- [SUPPLIED INFORMATION]

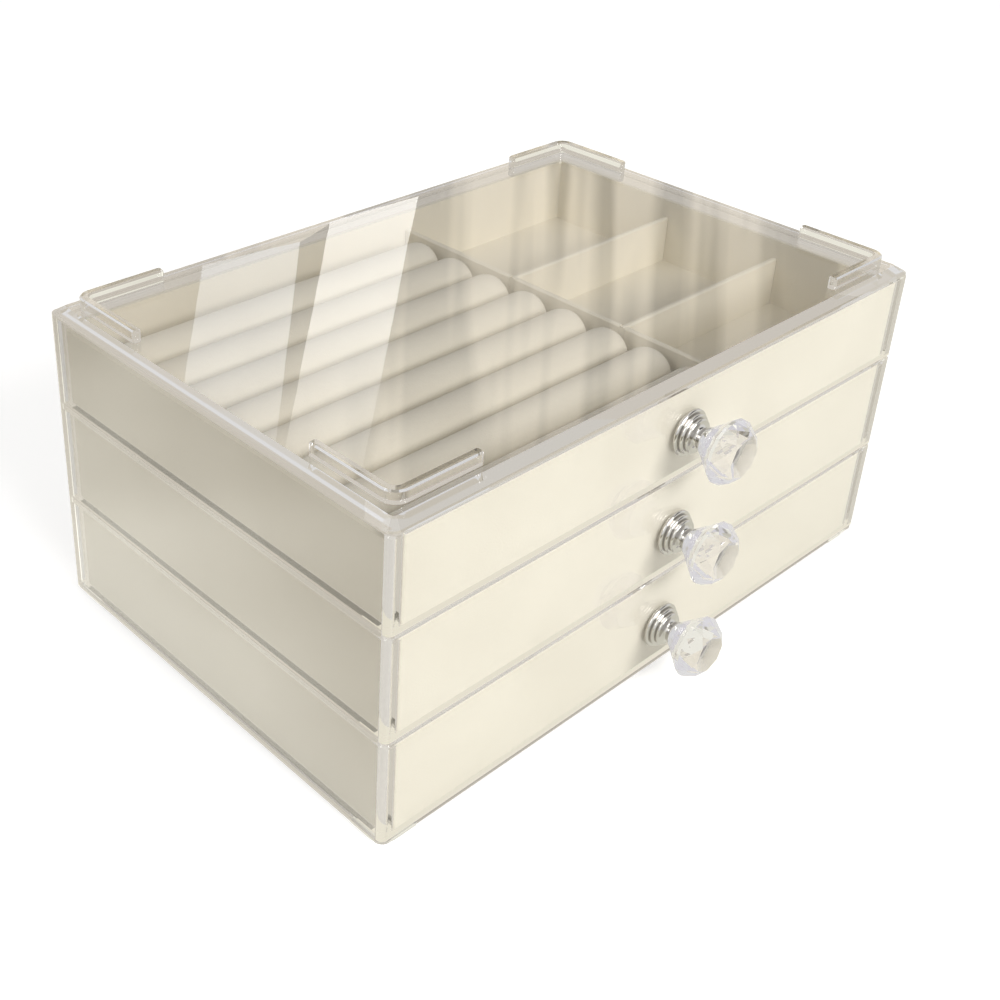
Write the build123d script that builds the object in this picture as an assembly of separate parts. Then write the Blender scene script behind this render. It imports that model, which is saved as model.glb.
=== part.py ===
from build123d import *
from math import cos, radians, sin
import os

# A clear jewellery box with three velvet-lined drawers. X runs from left to right,
# the drawers open towards -Y, and Z is up from the surface that the box stands on.
# All sizes are in millimetres.

# The case: its outside size, its walls and its lid.
WIDTH = 235.0
DEPTH = 155.0
BODY_HEIGHT = 106.0
CORNER_RADIUS = 3.0
WALL = 2.6
INNER_RADIUS = 1.2
BASE_THICKNESS = 1.6
BASE_CHAMFER = 1.0
LID_THICKNESS = 2.8
LID_EDGE = 0.5
BEVEL_WIDTH = 3.6
SHELF_THICKNESS = 2.0
SHELF_GROOVE = 0.8
SHELF_SETBACK = 4.6

# The corner feet, and the stacking ribs that hold the feet of a box on top.
FOOT_HEIGHT = 1.2
FOOT_WIDTH = 3.4
FOOT_ARM = 13.0
FOOT_INSET = 1.2
RIB_HEIGHT = 4.0
RIB_WIDTH = 3.0
RIB_INSET = 5.8
RIB_ARM_X = 31.5
RIB_ARM_Y = 32.5
RIB_BEND = 3.6
RIB_END_ROUNDING = 1.2
RIB_CHAMFER = 0.5

# Tongues and lips that locate the panels against each other.
TONGUE_WIDTH = 1.2
TONGUE_DEPTH = 0.8
LIP_WIDTH = 1.6
LIP_DEPTH = 1.2
LIP_SETBACK = 6.0
FIT = 0.05

# The drawers, one above another.
RUNNING_GAP = 0.3
SIDE_GAP = 0.4
TIER_PITCH = 35.3
FRONT_THICKNESS = 2.4
FRONT_HEIGHT = 34.7
UPPER_FRONT_HEIGHT = 30.4
FRONT_SIDE_ROUNDING = 2.2
FRONT_CHAMFER = 0.4
DRAWER_SIDE = 1.8
DRAWER_FLOOR = 1.2
DRAWER_BACK_GAP = 0.5
SIDE_HEIGHT = 32.1
UPPER_SIDE_HEIGHT = 28.9
DRAWER_RADIUS = 1.0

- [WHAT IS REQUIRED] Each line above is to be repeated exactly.

- [RESPONSE]
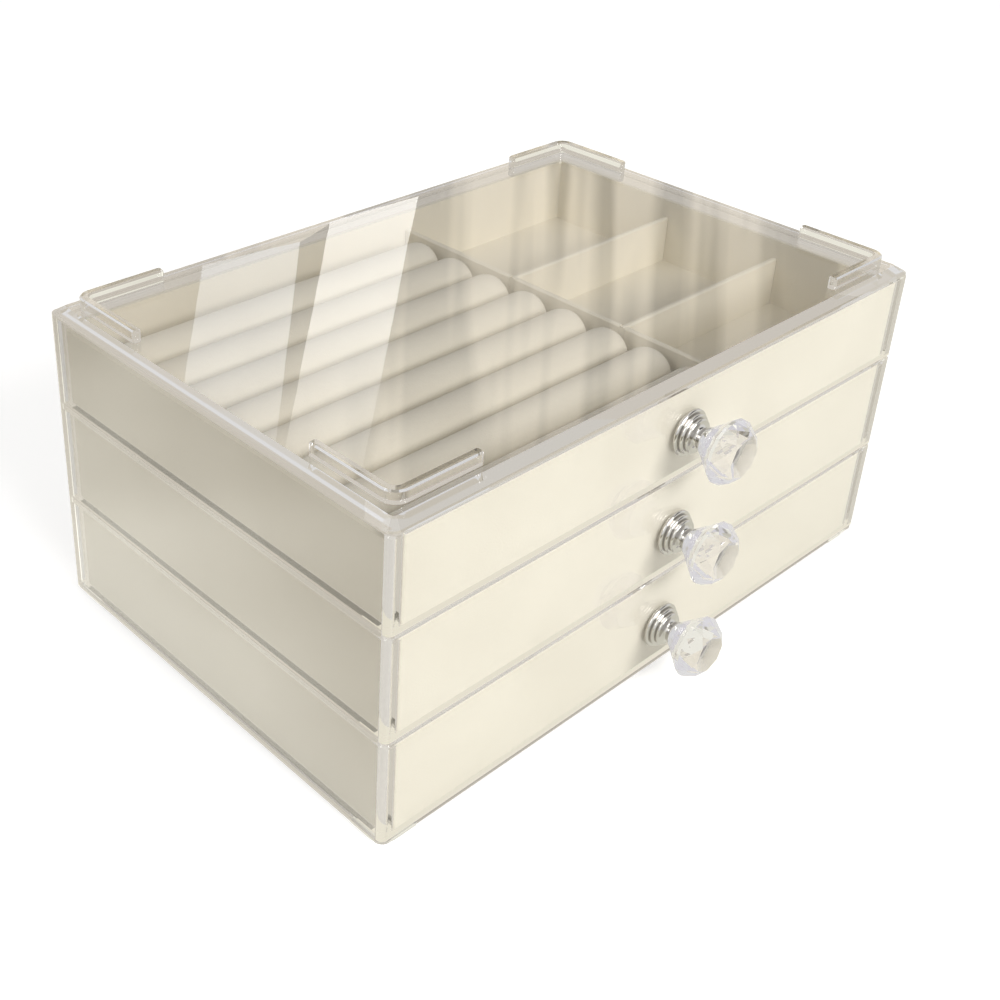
Write the build123d script that builds the object in this picture as an assembly of separate parts. Then write the Blender scene script behind this render. It imports that model, which is saved as model.glb.
=== part.py ===
from build123d import *
from math import cos, radians, sin
import os

# A clear jewellery box with three velvet-lined drawers. X runs from left to right,
# the drawers open towards -Y, and Z is up from the surface that the box stands on.
# All sizes are in millimetres.

# The case: its outside size, its walls and its lid.
WIDTH = 235.0
DEPTH = 155.0
BODY_HEIGHT = 106.0
CORNER_RADIUS = 3.0
WALL = 2.6
INNER_RADIUS = 1.2
BASE_THICKNESS = 1.6
BASE_CHAMFER = 1.0
LID_THICKNESS = 2.8
LID_EDGE = 0.5
BEVEL_WIDTH = 3.6
SHELF_THICKNESS = 2.0
SHELF_GROOVE = 0.8
SHELF_SETBACK = 4.6

# The corner feet, and the stacking ribs that hold the feet of a box on top.
FOOT_HEIGHT = 1.2
FOOT_WIDTH = 3.4
FOOT_ARM = 13.0
FOOT_INSET = 1.2
RIB_HEIGHT = 4.0
RIB_WIDTH = 3.0
RIB_INSET = 5.8
RIB_ARM_X = 31.5
RIB_ARM_Y = 32.5
RIB_BEND = 3.6
RIB_END_ROUNDING = 1.2
RIB_CHAMFER = 0.5

# Tongues and lips that locate the panels against each other.
TONGUE_WIDTH = 1.2
TONGUE_DEPTH = 0.8
LIP_WIDTH = 1.6
LIP_DEPTH = 1.2
LIP_SETBACK = 6.0
FIT = 0.05

# The drawers, one above another.
RUNNING_GAP = 0.3
SIDE_GAP = 0.4
TIER_PITCH = 35.3
FRONT_THICKNESS = 2.4
FRONT_HEIGHT = 34.7
UPPER_FRONT_HEIGHT = 30.4
FRONT_SIDE_ROUNDING = 2.2
FRONT_CHAMFER = 0.4
DRAWER_SIDE = 1.8
DRAWER_FLOOR = 1.2
DRAWER_BACK_GAP = 0.5
SIDE_HEIGHT = 32.1
UPPER_SIDE_HEIGHT = 28.9
DRAWER_RADIUS = 1.0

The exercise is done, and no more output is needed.